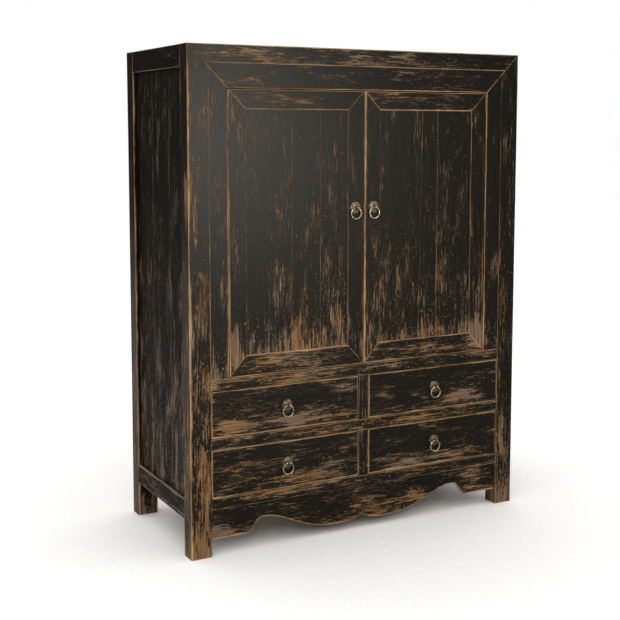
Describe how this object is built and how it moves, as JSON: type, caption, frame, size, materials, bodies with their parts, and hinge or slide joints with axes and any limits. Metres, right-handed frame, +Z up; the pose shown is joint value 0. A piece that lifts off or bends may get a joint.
****************************************
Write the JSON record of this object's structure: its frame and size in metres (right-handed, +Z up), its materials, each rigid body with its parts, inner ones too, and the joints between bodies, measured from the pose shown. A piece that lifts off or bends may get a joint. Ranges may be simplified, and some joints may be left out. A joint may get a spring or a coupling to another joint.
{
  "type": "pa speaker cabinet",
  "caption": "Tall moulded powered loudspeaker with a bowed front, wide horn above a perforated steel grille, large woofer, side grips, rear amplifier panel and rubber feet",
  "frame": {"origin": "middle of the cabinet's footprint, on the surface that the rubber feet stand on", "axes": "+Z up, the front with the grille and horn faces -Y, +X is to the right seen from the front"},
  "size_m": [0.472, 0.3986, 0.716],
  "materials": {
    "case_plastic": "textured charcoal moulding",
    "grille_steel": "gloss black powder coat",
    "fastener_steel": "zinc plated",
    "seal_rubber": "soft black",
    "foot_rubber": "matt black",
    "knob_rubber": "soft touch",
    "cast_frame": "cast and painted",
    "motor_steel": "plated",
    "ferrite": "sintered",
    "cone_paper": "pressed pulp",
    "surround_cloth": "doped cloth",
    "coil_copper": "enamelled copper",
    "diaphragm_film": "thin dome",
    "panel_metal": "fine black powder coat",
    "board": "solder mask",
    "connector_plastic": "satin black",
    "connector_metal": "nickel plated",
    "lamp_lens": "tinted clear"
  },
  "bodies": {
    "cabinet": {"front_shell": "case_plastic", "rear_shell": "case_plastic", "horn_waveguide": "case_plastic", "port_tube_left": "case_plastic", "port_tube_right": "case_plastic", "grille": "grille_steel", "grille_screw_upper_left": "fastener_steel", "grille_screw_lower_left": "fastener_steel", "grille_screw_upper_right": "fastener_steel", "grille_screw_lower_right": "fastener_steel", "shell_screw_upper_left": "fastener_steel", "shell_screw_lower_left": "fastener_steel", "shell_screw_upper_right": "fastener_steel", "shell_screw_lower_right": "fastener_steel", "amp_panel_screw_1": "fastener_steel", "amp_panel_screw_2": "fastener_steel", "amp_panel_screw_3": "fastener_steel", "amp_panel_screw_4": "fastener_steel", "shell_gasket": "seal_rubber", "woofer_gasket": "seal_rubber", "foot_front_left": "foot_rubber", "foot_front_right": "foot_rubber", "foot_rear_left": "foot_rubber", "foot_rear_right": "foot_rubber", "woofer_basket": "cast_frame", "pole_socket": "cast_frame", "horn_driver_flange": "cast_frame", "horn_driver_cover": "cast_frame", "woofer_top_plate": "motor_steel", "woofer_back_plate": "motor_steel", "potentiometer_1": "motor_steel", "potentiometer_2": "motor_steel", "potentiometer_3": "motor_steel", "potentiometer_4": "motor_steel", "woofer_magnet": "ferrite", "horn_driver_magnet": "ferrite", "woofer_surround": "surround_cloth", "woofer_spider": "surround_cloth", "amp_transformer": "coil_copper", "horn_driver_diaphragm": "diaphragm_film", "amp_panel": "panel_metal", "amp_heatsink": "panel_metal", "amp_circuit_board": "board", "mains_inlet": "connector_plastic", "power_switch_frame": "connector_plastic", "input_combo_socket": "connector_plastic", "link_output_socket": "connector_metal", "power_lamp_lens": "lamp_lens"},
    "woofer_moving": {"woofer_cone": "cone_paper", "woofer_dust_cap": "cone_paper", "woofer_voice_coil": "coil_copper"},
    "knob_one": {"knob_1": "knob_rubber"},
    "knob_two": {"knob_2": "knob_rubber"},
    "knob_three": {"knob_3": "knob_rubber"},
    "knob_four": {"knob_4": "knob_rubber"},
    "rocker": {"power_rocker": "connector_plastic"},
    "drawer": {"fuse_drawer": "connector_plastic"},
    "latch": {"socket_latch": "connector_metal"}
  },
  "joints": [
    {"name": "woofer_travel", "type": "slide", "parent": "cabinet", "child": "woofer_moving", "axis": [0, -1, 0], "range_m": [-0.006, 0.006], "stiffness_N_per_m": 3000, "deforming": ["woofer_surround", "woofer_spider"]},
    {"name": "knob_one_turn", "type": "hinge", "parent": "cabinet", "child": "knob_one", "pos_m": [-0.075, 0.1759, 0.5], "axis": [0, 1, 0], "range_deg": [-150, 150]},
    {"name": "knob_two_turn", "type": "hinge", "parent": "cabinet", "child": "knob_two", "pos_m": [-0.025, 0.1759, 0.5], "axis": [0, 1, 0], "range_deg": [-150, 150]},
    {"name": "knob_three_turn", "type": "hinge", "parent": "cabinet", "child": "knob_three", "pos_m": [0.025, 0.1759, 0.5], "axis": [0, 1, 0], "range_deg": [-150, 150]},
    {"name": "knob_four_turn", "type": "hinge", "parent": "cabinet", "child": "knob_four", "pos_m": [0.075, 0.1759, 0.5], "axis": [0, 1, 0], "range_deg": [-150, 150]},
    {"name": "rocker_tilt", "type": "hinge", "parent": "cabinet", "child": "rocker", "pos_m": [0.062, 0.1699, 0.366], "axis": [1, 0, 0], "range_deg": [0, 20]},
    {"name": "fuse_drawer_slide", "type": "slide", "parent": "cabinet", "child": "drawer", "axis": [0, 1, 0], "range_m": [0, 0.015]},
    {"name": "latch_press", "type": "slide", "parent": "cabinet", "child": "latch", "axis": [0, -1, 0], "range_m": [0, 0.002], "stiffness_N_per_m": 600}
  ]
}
****************************************
▶ _DESCRIPTION OF THE TASK_
Collect the lines of the data that carry the word "caption".

▶ _RESPONSE FOR THIS EXERCISE_
Describe how this object is built and how it moves, as JSON: type, caption, frame, size, materials, bodies with their parts, and hinge or slide joints with axes and any limits. Metres, right-handed frame, +Z up; the pose shown is joint value 0. A piece that lifts off or bends may get a joint.
  "caption": "Tall moulded powered loudspeaker with a bowed front, wide horn above a perforated steel grille, large woofer, side grips, rear amplifier panel and rubber feet",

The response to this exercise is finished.